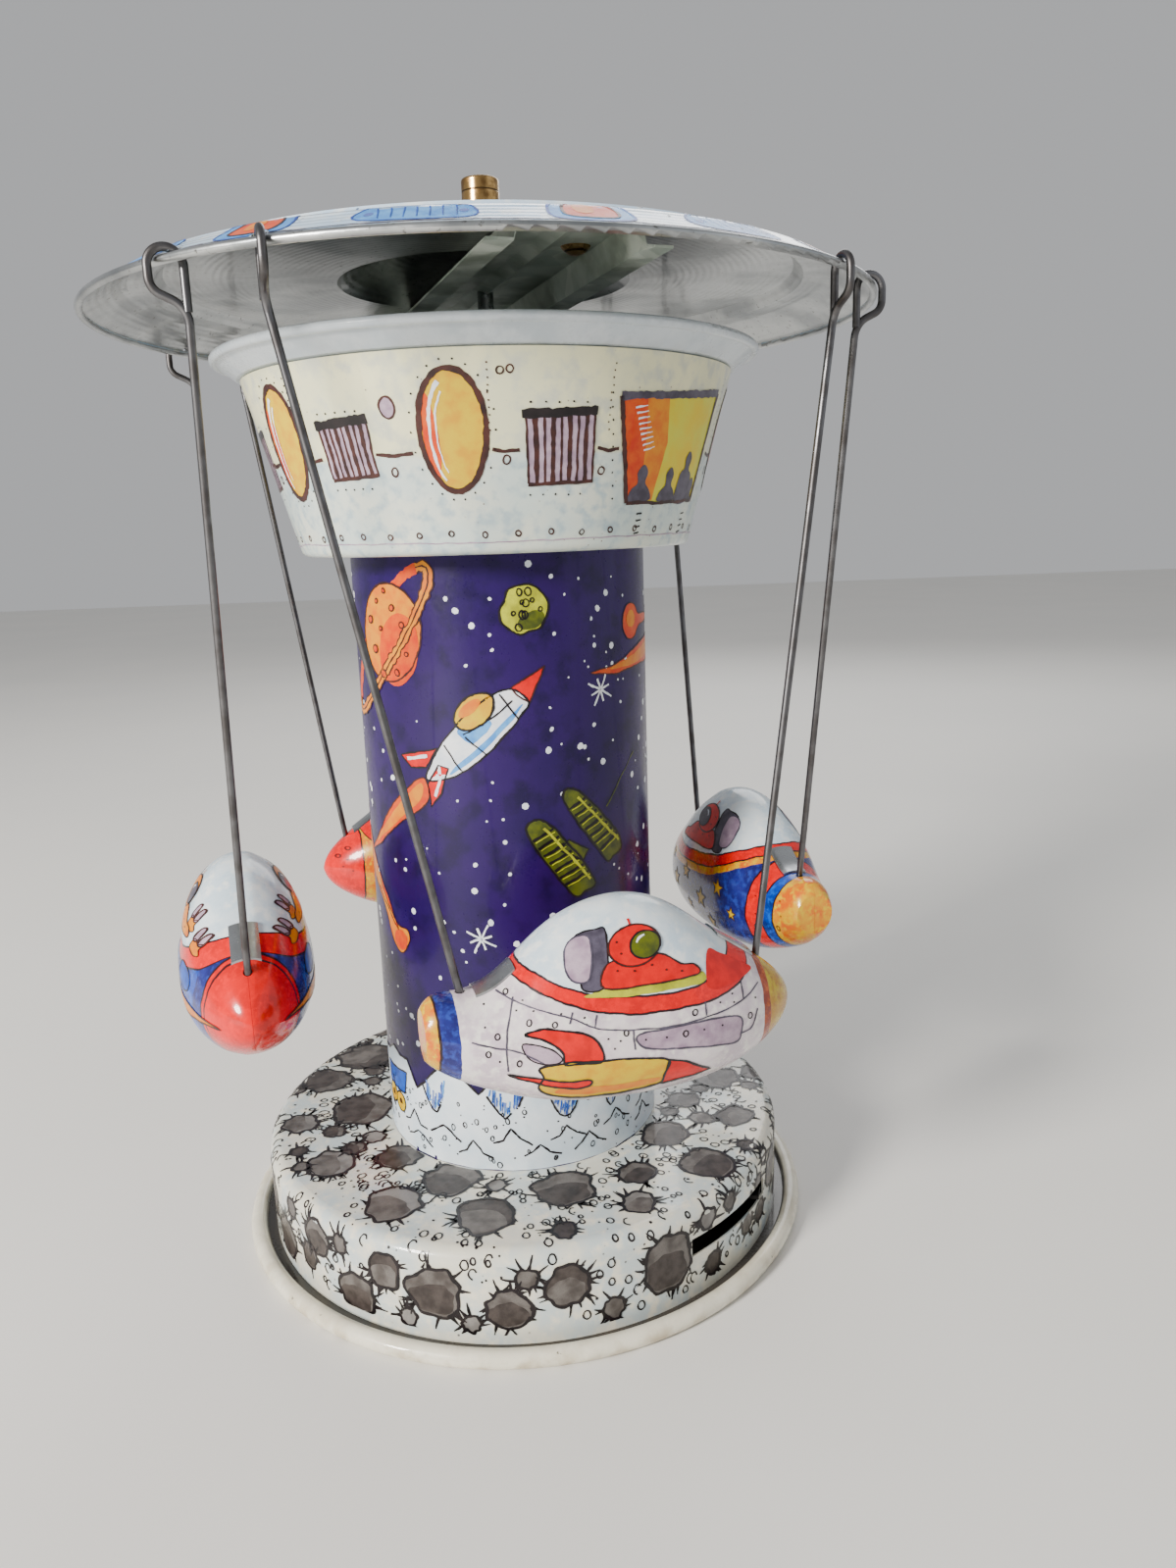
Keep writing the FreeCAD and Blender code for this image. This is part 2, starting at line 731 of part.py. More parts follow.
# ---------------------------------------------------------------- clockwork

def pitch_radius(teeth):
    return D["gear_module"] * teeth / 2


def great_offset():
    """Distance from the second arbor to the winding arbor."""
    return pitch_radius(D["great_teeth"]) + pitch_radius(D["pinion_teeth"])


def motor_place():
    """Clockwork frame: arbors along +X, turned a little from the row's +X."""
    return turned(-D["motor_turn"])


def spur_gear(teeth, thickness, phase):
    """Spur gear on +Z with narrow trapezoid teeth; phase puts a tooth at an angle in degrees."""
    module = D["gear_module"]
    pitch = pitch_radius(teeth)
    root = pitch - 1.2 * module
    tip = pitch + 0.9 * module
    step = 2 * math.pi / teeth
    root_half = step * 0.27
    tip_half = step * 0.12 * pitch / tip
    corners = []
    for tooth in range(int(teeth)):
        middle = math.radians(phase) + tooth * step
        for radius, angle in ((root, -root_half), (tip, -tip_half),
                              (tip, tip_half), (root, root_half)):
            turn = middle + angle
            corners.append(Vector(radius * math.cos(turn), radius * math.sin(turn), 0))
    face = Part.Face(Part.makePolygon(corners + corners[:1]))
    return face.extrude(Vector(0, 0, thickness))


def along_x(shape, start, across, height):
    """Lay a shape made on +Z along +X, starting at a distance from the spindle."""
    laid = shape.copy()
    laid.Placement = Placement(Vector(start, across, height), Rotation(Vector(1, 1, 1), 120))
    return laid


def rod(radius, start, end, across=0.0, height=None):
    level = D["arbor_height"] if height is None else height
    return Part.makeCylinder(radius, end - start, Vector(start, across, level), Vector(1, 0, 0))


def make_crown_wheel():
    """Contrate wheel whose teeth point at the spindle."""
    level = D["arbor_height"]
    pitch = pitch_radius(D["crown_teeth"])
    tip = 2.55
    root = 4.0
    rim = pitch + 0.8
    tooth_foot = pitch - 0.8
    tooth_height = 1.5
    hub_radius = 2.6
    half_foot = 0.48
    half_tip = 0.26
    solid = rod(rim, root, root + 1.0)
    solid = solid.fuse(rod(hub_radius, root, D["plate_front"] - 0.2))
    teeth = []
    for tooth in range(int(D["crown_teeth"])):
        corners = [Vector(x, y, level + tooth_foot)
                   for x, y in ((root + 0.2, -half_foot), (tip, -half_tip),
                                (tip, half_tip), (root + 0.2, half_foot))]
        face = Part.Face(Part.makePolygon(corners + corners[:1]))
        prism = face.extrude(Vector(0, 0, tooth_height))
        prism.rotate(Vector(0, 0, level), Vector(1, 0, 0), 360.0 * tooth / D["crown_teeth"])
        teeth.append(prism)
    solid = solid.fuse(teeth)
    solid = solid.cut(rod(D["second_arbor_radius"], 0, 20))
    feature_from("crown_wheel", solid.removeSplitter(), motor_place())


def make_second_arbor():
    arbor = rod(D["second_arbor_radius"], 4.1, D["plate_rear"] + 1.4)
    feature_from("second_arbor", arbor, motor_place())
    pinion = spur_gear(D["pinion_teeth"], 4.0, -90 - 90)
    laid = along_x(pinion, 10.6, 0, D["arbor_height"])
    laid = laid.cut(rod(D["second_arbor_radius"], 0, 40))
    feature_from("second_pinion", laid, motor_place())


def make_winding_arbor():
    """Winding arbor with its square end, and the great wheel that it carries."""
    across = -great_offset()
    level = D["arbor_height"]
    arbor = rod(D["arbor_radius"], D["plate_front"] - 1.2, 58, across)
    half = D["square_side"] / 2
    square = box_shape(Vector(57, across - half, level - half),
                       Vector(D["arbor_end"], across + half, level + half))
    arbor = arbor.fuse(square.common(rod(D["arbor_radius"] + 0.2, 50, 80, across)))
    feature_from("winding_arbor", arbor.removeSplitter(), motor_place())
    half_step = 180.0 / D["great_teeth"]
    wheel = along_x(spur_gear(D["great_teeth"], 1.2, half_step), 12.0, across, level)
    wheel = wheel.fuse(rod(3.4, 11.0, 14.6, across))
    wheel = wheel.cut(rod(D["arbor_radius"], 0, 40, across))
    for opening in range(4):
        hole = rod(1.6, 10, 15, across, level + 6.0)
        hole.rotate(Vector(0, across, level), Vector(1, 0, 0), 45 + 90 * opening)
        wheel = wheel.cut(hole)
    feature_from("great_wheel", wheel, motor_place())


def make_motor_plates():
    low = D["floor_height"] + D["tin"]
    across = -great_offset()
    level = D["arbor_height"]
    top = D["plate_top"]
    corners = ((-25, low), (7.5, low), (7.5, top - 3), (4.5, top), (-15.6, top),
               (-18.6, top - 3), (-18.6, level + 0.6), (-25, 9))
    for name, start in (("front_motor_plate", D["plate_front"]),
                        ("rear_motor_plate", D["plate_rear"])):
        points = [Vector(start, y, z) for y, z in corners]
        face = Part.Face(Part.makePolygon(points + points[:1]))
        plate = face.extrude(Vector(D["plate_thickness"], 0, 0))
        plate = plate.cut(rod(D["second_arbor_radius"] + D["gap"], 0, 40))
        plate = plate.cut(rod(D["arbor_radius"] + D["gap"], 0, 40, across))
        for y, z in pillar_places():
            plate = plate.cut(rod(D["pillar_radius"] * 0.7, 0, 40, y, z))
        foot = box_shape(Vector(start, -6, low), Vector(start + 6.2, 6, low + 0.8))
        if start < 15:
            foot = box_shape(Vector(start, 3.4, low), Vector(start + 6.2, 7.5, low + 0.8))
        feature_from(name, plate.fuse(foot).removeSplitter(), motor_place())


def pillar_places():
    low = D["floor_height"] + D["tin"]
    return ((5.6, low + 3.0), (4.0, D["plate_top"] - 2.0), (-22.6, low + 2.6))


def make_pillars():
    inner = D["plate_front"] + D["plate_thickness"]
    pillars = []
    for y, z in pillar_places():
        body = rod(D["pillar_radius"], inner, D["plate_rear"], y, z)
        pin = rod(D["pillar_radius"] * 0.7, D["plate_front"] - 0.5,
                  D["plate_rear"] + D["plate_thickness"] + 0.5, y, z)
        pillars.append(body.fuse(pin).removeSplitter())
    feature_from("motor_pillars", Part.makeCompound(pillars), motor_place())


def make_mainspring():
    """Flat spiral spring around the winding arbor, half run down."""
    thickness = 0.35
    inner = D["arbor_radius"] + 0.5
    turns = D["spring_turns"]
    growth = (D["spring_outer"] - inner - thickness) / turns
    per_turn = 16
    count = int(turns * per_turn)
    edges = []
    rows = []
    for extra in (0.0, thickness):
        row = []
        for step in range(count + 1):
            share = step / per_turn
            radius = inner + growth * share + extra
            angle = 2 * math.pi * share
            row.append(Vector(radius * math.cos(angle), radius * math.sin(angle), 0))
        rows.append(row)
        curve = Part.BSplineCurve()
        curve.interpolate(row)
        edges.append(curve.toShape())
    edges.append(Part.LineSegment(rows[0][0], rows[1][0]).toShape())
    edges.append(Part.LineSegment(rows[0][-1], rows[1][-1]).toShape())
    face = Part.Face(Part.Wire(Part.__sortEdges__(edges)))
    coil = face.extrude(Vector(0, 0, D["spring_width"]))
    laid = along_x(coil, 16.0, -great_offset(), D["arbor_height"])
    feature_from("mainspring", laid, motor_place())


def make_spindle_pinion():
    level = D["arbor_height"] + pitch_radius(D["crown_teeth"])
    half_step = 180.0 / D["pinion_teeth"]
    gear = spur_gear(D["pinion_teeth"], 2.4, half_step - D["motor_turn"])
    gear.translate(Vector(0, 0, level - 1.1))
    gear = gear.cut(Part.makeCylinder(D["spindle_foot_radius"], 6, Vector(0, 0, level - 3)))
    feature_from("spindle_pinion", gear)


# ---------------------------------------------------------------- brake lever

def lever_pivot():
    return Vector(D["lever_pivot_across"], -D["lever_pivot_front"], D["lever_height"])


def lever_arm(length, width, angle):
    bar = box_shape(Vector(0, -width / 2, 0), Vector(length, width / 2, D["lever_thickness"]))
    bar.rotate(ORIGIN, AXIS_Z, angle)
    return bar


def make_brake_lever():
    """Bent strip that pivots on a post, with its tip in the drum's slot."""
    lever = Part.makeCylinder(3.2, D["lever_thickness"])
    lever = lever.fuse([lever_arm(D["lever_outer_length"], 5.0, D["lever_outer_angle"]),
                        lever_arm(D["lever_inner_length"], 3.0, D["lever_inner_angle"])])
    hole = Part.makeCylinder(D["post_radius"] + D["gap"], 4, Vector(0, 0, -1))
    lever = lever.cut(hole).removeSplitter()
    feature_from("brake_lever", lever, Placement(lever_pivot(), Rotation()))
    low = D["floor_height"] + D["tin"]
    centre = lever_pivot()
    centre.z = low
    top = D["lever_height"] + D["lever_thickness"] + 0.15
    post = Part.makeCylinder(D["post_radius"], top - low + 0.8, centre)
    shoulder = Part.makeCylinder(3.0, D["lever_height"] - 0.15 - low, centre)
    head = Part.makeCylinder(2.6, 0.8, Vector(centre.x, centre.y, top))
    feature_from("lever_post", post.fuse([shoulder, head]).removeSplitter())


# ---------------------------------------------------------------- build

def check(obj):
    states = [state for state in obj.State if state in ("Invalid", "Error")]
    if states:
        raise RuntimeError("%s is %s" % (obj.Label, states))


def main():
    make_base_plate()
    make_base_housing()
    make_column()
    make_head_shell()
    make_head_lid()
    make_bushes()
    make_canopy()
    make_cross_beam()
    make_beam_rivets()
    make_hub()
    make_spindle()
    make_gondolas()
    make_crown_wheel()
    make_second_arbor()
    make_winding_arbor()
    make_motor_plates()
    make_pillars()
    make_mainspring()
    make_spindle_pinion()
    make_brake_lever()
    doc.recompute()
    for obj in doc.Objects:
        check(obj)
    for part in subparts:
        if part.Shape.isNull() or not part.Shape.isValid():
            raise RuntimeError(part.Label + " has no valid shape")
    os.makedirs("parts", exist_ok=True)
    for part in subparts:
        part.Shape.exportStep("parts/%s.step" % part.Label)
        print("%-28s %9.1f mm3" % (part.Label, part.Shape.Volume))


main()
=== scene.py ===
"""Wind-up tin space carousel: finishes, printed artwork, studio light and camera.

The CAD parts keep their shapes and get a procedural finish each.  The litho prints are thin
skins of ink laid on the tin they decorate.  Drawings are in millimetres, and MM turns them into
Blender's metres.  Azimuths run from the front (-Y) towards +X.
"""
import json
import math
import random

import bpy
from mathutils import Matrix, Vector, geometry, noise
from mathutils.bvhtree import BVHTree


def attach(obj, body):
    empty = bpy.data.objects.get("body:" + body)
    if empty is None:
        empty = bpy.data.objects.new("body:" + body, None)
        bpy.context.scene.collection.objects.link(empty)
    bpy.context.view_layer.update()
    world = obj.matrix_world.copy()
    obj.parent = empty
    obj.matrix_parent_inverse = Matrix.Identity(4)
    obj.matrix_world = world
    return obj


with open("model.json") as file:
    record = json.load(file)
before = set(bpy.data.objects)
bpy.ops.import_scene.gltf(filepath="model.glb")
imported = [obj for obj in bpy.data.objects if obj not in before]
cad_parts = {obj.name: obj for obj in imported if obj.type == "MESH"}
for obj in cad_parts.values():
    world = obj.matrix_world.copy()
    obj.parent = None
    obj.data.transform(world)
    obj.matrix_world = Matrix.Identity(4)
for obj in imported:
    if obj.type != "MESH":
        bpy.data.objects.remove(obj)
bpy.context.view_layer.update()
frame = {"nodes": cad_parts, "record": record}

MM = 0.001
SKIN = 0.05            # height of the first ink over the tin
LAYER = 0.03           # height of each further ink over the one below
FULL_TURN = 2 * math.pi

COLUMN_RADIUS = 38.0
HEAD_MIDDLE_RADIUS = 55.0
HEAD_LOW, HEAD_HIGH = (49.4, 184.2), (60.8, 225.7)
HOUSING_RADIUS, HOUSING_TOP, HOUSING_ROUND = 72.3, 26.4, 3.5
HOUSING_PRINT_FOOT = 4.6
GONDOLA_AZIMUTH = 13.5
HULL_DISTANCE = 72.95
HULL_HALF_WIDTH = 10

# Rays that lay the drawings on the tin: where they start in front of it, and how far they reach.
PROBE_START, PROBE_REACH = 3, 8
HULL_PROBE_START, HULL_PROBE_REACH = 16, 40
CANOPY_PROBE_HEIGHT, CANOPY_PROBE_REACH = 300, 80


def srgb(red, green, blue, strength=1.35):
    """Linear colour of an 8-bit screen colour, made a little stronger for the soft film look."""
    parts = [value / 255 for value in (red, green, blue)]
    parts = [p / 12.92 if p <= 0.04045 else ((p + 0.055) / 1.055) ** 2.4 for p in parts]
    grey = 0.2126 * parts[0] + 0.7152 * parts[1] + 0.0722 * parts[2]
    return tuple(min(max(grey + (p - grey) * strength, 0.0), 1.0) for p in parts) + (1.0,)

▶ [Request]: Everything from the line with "make_canopy()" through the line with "imported = [obj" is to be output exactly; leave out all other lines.

▶ [Written reply]:
    make_canopy()
    make_cross_beam()
    make_beam_rivets()
    make_hub()
    make_spindle()
    make_gondolas()
    make_crown_wheel()
    make_second_arbor()
    make_winding_arbor()
    make_motor_plates()
    make_pillars()
    make_mainspring()
    make_spindle_pinion()
    make_brake_lever()
    doc.recompute()
    for obj in doc.Objects:
        check(obj)
    for part in subparts:
        if part.Shape.isNull() or not part.Shape.isValid():
            raise RuntimeError(part.Label + " has no valid shape")
    os.makedirs("parts", exist_ok=True)
    for part in subparts:
        part.Shape.exportStep("parts/%s.step" % part.Label)
        print("%-28s %9.1f mm3" % (part.Label, part.Shape.Volume))


main()
=== scene.py ===
"""Wind-up tin space carousel: finishes, printed artwork, studio light and camera.

The CAD parts keep their shapes and get a procedural finish each.  The litho prints are thin
skins of ink laid on the tin they decorate.  Drawings are in millimetres, and MM turns them into
Blender's metres.  Azimuths run from the front (-Y) towards +X.
"""
import json
import math
import random

import bpy
from mathutils import Matrix, Vector, geometry, noise
from mathutils.bvhtree import BVHTree


def attach(obj, body):
    empty = bpy.data.objects.get("body:" + body)
    if empty is None:
        empty = bpy.data.objects.new("body:" + body, None)
        bpy.context.scene.collection.objects.link(empty)
    bpy.context.view_layer.update()
    world = obj.matrix_world.copy()
    obj.parent = empty
    obj.matrix_parent_inverse = Matrix.Identity(4)
    obj.matrix_world = world
    return obj


with open("model.json") as file:
    record = json.load(file)
before = set(bpy.data.objects)
bpy.ops.import_scene.gltf(filepath="model.glb")
imported = [obj for obj in bpy.data.objects if obj not in before]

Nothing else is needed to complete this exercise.